Barack Obama was born to a Caucasian (American) and a Kenyan, but somehow became the first “Black” President. He was half Kenyan, there is no “Black” classification in Kenya. The “Black” definition comes from American Racism. He wasn’t even the first African-American President. Technically, he was the first Kenyan-American President based on his parent’s ethnicity. Kenya is the country, Africa is the continent. That would be like all Americans and Canadian’s saying, we are all North American’s. We are, but we aren’t, people born in Canada are Canadian, and people born in America are American. President Obama was American of American and Kenyan decent. If you hyphenate his ethnicity at all, it would be Kenyan-American.

There were several other Presidents who had parents born outside the US.  Thomas Jefferson was the first English-American. Andrew Jackson the first Irish-American (note BOTH his parents were Irish). Hoover the first Canadian-American President. Do you see a pattern here?
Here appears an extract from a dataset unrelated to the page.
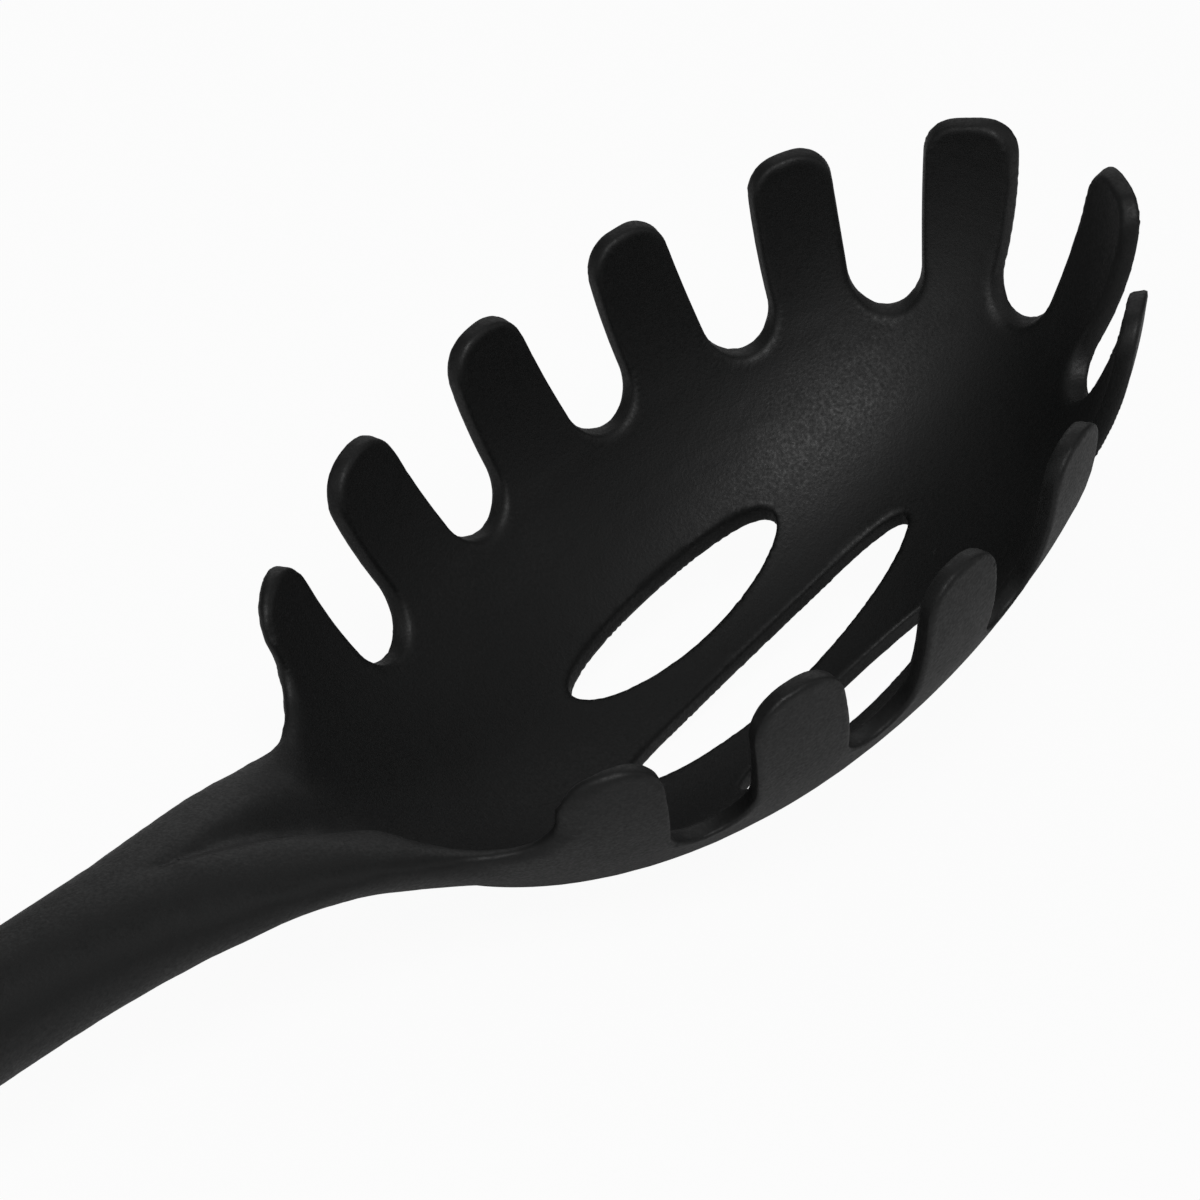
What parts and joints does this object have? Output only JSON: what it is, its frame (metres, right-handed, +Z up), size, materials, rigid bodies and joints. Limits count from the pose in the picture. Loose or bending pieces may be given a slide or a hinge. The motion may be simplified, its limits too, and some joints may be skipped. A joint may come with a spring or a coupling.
{
  "type": "pasta server",
  "caption": "Pasta server with a toothed, slotted bowl, a grooved neck, a soft rounded grip and a cap with a hanging hole.",
  "frame": {"origin": "centre of the footprint at table height, with the server lying on its bowl and the tail of its handle", "axes": "+X towards the tip of the bowl, +Y across the bowl to the left, +Z up out of the bowl"},
  "size_m": [0.3186, 0.0714, 0.0565],
  "materials": {
    "moulded_nylon": "satin, lightly grained, near black",
    "soft_grip": "matt, near black",
    "cap_plastic": "satin, near black"
  },
  "bodies": {
    "root": {"server_head": "moulded_nylon", "grip_sleeve": "soft_grip", "end_cap": "cap_plastic"}
  },
  "joints": []
}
We could also have classifications for citizenship status: 

  1. US Citizen by birth: born in the United States, or whose parent is a U.S. citizen.
  2. US Citizen naturalized: A former alien who has been naturalized as a U.S. citizen
  3. US Citizen: born in Puerto Rico.
  4. US Citizen: born in Guam.
  5. US Citizen: born in the U.S. Virgin Islands.
  6. Compacts of Free Association
  7. U.S. National
  8. Alien: Lawful Permanent Resident (LPR)
  9. Alien: Nonimmigrant – class of visa
  10. Visa Waiver Program (VWP)

Maybe it’s too simplified, but we should just wash the whole race category away. People should be able to identify with whatever heritage or culture they want to, but should not be required to identify simply with the color of their skin. I don’t know, maybe there are many downsides to it, but if we want to get rid of racism (prejudice, discrimination, or antagonism directed against someone of a different race based on the belief that one’s own race is superior.), we have to get rid of race first.